» **Required work**: Transcribe all the records with complete accuracy.

···

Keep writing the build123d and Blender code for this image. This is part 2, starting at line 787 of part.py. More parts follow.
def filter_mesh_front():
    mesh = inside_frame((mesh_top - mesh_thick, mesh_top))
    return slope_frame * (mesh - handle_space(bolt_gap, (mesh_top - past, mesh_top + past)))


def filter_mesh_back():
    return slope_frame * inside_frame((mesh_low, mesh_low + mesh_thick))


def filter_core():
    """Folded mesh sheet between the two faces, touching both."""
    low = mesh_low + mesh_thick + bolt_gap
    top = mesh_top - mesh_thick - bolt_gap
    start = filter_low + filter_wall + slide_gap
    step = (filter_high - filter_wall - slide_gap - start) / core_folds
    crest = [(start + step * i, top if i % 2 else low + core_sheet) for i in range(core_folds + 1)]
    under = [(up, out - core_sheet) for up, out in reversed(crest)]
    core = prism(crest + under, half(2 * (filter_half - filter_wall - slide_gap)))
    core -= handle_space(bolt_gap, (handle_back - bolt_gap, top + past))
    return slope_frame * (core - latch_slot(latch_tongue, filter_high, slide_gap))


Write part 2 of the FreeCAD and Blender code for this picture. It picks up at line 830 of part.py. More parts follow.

···

» **Complete answer**:
Keep writing the build123d and Blender code for this image. This is part 2, starting at line 787 of part.py. More parts follow.
def filter_mesh_front():
    mesh = inside_frame((mesh_top - mesh_thick, mesh_top))
    return slope_frame * (mesh - handle_space(bolt_gap, (mesh_top - past, mesh_top + past)))


def filter_mesh_back():
    return slope_frame * inside_frame((mesh_low, mesh_low + mesh_thick))


def filter_core():
    """Folded mesh sheet between the two faces, touching both."""
    low = mesh_low + mesh_thick + bolt_gap
    top = mesh_top - mesh_thick - bolt_gap
    start = filter_low + filter_wall + slide_gap
    step = (filter_high - filter_wall - slide_gap - start) / core_folds
    crest = [(start + step * i, top if i % 2 else low + core_sheet) for i in range(core_folds + 1)]
    under = [(up, out - core_sheet) for up, out in reversed(crest)]
    core = prism(crest + under, half(2 * (filter_half - filter_wall - slide_gap)))
    core -= handle_space(bolt_gap, (handle_back - bolt_gap, top + past))
    return slope_frame * (core - latch_slot(latch_tongue, filter_high, slide_gap))


Write part 2 of the FreeCAD and Blender code for this picture. It picks up at line 830 of part.py. More parts follow.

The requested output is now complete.